Phi, Once again I am stunned by your ability to think outside the box. I had forgotten about the zombies.

LOL.

Mark J.

Mark Kruger
10-19-2010, 01:46 PM
The knocks no slow training are rather....yeah.

If you can learn it fast, you can learn it twice as fast, slow.

Check out the book "The Talent Code", by Daniel Coyle for some of the latest research on how people learn, or more precisely how people learn to become exceptional at a skill or activity.


I read "The Talent Code" and "Talent is Overrated" at nearly the same time, so I get the two confused. Anyway, in one of the books, _two_ systems are developed for developing a high degree of talent. The first is to go go slowly over the material, piecewise and then link the pieces together.
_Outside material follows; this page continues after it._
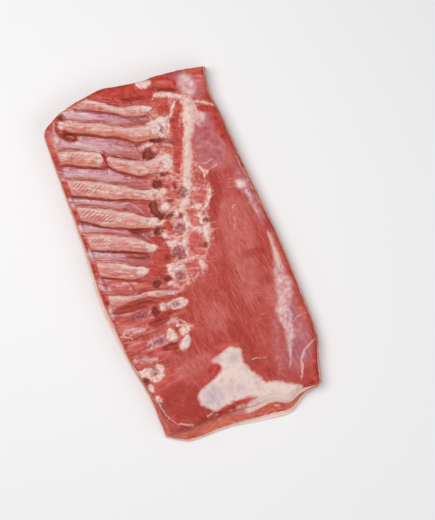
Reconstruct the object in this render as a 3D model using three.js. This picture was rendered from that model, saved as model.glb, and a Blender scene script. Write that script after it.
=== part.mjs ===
// A whole raw pork belly, rind on, ribs pulled one by one, lying rind down.
// Millimetres, +Z up, +Y towards the shoulder end, -X the loin edge where the ribs were, +X the belly edge.
// It is four layers that run right through the slab: rind and back fat, lower lean, seam fat and upper lean.
// The upper lean carries the strips of rib meat that are left standing between the pulled ribs' channels.
import * as THREE from "three";
import { mergeVertices } from "three/addons/utils/BufferGeometryUtils.js";

// ---- Driving dimensions ------------------------------------------------------------------------
const LOIN_EDGE_THICKNESS = 39;      // slab without its rib meat, at the loin edge
const BELLY_EDGE_THICKNESS = 33;     // and at the belly edge, where it thins out
const SHOULDER_GAIN = 3;             // the shoulder end is this much thicker than the middle
const FLANK_LOSS = 4;                // and the flank end this much thinner
const LENGTH = 546;
const WIDTH = 286;
const LAYER_GAP = 0.3;               // clearance between two layers
const RIND_ROUND = 3;                // radius of the rind's lower edge
const TOP_ROUND = 4;                 // radius of the upper lean's cut edge
const STRIP_RISE = 4.5;              // how far a strip of rib meat stands above the plain slab
const CHANNEL_DEPTH = 2.5;           // how far a channel lies below the slab's plain surface
const COSTAL_RIDGE_RISE = 2;         // the cartilage line where the ribs ended
const FAT_CAP_RISE = 1.5;            // the white fat on the inside of the flank

// Grid steps of the upper lean's top: close together across the rib meat, wide on the plain lean.
const ROW_STEP = { ribs: 5.2, lean: 16 };
const COLUMN_STEP = { ribs: 11.6, lean: 24 };
const RIB_ZONE = { startY: -165, endX: 50 };

// ---- Outline of the rind, by its four sides ------------------------------------------------------
const CORNER = {
  loinFlank: [-121, -240],
  loinShoulder: [-133, 239],
  bellyShoulder: [130, 253],
  bellyFlank: [123, -245],
};
const SIDES = {
  flank: [CORNER.loinFlank, [-102, -252], [-85, -258], [-30, -259], [22, -267], [63, -271], [91, -256],
    [114, -251], CORNER.bellyFlank],
  belly: [CORNER.bellyFlank, [132, -211], [143, -172], [143.5, -99], [141, -8], [133, 89], [128, 170],
    [123.5, 214], CORNER.bellyShoulder],
  shoulder: [CORNER.loinShoulder, [-127, 249], [-114, 256], [-95, 265], [-61, 272], [-25, 275], [20, 267],
    [81, 263], CORNER.bellyShoulder],
  loin: [CORNER.loinFlank, [-123, -191], [-126, -160], [-135, -109], [-142.5, -28], [-139, 33], [-136, 104],
    [-135, 165], CORNER.loinShoulder],
};

// The knife's cut at even steps along each side. inset is how far the top of the back fat, the lower lean,
// the seam fat and the upper lean lie in from the rind, and height is where the first three of them end.
const CUT = {
  flank: [
    { inset: [2, 9, 9.3, 12], height: [8, 17, 20] }, { inset: [3, 17, 17.4, 22], height: [8, 17, 20] },
    { inset: [3, 18, 18.8, 26], height: [8, 17, 21] }, { inset: [5, 15, 22, 27], height: [8, 18, 24] },
    { inset: [7, 23, 29, 34], height: [8, 19, 26] }, { inset: [4, 9, 12.5, 17], height: [9, 19, 24] },
    { inset: [2, 3, 4, 6], height: [9, 18, 22] },
  ],
  belly: [
    { inset: [2, 3, 4, 6], height: [9, 18, 22] }, { inset: [3, 4, 5, 7], height: [11, 19, 24] },
    { inset: [3, 4, 5, 7], height: [11, 20, 24] }, { inset: [2, 3, 4, 6], height: [12, 21, 25] },
  ],
  shoulder: [
    { inset: [3, 4, 5, 7], height: [12, 21, 25] }, { inset: [2, 3, 4, 6], height: [13, 23, 26] },
    { inset: [2, 3, 4, 5], height: [12, 22, 27] }, { inset: [2, 3, 4, 6], height: [12, 21, 25] },
  ],
  loin: [
    { inset: [2, 9, 10, 12], height: [8, 17, 20] }, { inset: [3, 4.5, 5, 7], height: [10, 18, 22] },
    { inset: [6, 6.6, 7.2, 9], height: [11, 20, 24] }, { inset: [4.5, 5, 5.5, 7.5], height: [11, 20, 23] },
    { inset: [3, 3.6, 4.2, 6], height: [12, 22, 26] }, { inset: [2.5, 3, 3.6, 5.5], height: [12, 21, 25] },
  ],
};

// ---- Rib meat: one strip between each two ribs, from the loin edge to the costal arch ------------
// loin and arch are the ends of a strip's middle line, bow its sideways bend, half its half width.
const RIB_STRIPS = [
  { loin: [-66, 261], arch: [33, 217], bow: -5, half: 7.5 },
  { loin: [-100, 238], arch: [34, 186], bow: -3, half: 10.5 },
  { loin: [-122, 196], arch: [-62, 171], bow: 1, half: 10 },
  { loin: [-56, 168], arch: [32, 132], bow: -7, half: 11 },
  { loin: [-123, 151], arch: [2, 99], bow: -2, half: 11 },
  { loin: [-124, 111], arch: [-17, 59], bow: -1, half: 11 },
  { loin: [-125, 66], arch: [-34, 22], bow: 3, half: 10.5 },
  { loin: [-125, 24], arch: [-55, -3], bow: -2, half: 9.5 },
  { loin: [-127, -27], arch: [-21, -49], bow: 4, half: 6 },
];
const COSTAL_ARCH = [[84, 206], [62, 150], [40, 96], [20, 45], [-6, 2], [-22, -30], [-36, -62], [-44, -104]];

// Where a raised or sunken shape is at its full height, and where it has faded out.
const STRIP_SHOULDER = 4;                          // the higher this power, the squarer a strip's shoulders
const CHANNEL = { full: 1.26, end: 2.66 };         // in half widths of the strip beside it
const COSTAL_RIDGE = { full: 6.5, end: 19.5 };     // in millimetres from its line
const FAT_CAP = { centre: [4, -192], along: 46, across: 34, full: 0.6, end: 1.6 };  // in shares of along and across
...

The example used for this training method was violin instruction. The other method involves a smaller, faster cycling, version of the material to be learned. The exampled used for this training method was Brazilian "soccer" instruction. The former technique works well when you want to reproduce something complex and lengthy, perfectly. The latter technique is works well when you have a chaotic, fast paced environment where the reactions must occur at an almost unconscious level.

Allen Beebe
10-19-2010, 02:03 PM
Hi Mark,

Would you mind trying to find out which book explains the method used by the Brazilian Soccer team? It sounds interesting.

Thanks,
Allen

Demetrio Cereijo
10-19-2010, 02:12 PM
The Talent Code

MM
10-19-2010, 02:14 PM
Hi Mark,

Would you mind trying to find out which book explains the method used by the Brazilian Soccer team? It sounds interesting.

Thanks,
Allen

I believe The Talent Code book uses both examples.

Allen Beebe
10-19-2010, 02:26 PM
Thanks Demetrio and Mark (both)!

Allen

Mark Kruger
10-19-2010, 03:13 PM
Hi Mark,

Would you mind trying to find out which book explains the method used by the Brazilian Soccer team? It sounds interesting.

Thanks,
Allen

IIRC from the book, the sport of futsal is used as a training grounds. It's played indoors, on a smaller court, with fewer players, with a shorter time limit, and a faster ball.

I have both books and can lend them to you if you want. I'll be passing through Portland on the 29th and 31st.

Allen Beebe
10-19-2010, 03:24 PM
Thanks Mark,

I ordered it from Amazon (Kindle Ed. $9.99) before you posted. Let me know if you want to get together for a meal or something anyway.

Thanks again,
Allen

Dan Rubin
10-20-2010, 09:31 AM
Another common misconception is Systema is all about being totally relaxed. It is not. Systema is about the proper use of tension, which is significantly less than most folks are used to. We focus a great deal on relaxation because most of us tend to be very tense, but this does not mean that tension does not have its place, it does; but mindless tension does not.

Thanks for that explanation (with all due respect to the zombies).